WORK TO COMPLETE:
Each line should be copied exactly.

— begin —

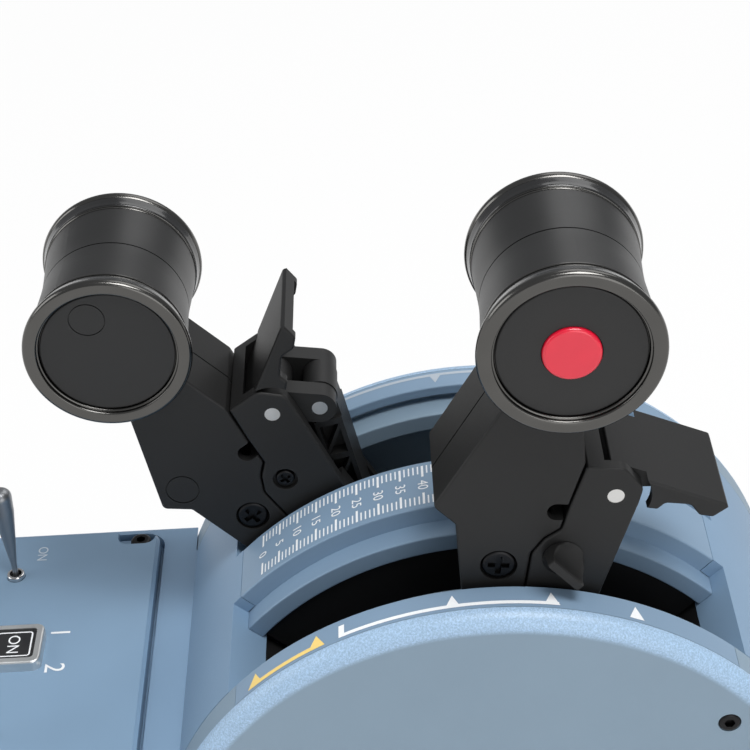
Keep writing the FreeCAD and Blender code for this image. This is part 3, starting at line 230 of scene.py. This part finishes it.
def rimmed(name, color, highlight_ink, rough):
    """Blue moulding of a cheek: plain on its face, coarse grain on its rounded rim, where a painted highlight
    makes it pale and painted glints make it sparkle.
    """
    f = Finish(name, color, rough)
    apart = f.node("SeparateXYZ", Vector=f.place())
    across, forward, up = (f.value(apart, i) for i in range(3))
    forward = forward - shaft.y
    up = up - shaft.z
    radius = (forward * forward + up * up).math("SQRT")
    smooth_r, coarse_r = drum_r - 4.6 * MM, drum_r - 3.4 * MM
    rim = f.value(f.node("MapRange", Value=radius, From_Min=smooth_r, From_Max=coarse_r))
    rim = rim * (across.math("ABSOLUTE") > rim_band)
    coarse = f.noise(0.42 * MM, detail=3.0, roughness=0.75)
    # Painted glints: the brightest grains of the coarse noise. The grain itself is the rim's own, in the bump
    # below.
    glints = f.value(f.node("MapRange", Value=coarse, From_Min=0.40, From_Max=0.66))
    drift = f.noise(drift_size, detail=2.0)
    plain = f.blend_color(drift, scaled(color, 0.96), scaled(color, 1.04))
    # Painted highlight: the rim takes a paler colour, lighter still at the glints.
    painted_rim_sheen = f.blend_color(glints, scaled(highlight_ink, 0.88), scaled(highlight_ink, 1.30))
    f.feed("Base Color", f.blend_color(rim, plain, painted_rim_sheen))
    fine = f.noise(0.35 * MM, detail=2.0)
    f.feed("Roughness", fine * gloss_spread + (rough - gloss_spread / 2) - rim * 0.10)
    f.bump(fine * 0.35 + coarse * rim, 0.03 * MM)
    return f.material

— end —

THE REPLY:
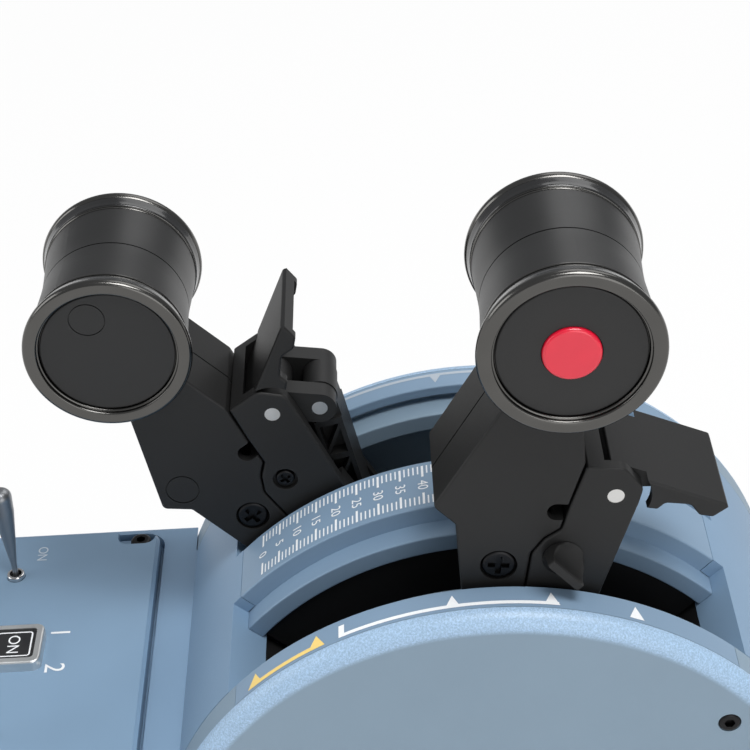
Keep writing the FreeCAD and Blender code for this image. This is part 3, starting at line 230 of scene.py. This part finishes it.
def rimmed(name, color, highlight_ink, rough):
    """Blue moulding of a cheek: plain on its face, coarse grain on its rounded rim, where a painted highlight
    makes it pale and painted glints make it sparkle.
    """
    f = Finish(name, color, rough)
    apart = f.node("SeparateXYZ", Vector=f.place())
    across, forward, up = (f.value(apart, i) for i in range(3))
    forward = forward - shaft.y
    up = up - shaft.z
    radius = (forward * forward + up * up).math("SQRT")
    smooth_r, coarse_r = drum_r - 4.6 * MM, drum_r - 3.4 * MM
    rim = f.value(f.node("MapRange", Value=radius, From_Min=smooth_r, From_Max=coarse_r))
    rim = rim * (across.math("ABSOLUTE") > rim_band)
    coarse = f.noise(0.42 * MM, detail=3.0, roughness=0.75)
    # Painted glints: the brightest grains of the coarse noise. The grain itself is the rim's own, in the bump
    # below.
    glints = f.value(f.node("MapRange", Value=coarse, From_Min=0.40, From_Max=0.66))
    drift = f.noise(drift_size, detail=2.0)
    plain = f.blend_color(drift, scaled(color, 0.96), scaled(color, 1.04))
    # Painted highlight: the rim takes a paler colour, lighter still at the glints.
    painted_rim_sheen = f.blend_color(glints, scaled(highlight_ink, 0.88), scaled(highlight_ink, 1.30))
    f.feed("Base Color", f.blend_color(rim, plain, painted_rim_sheen))
    fine = f.noise(0.35 * MM, detail=2.0)
    f.feed("Roughness", fine * gloss_spread + (rough - gloss_spread / 2) - rim * 0.10)
    f.bump(fine * 0.35 + coarse * rim, 0.03 * MM)
    return f.material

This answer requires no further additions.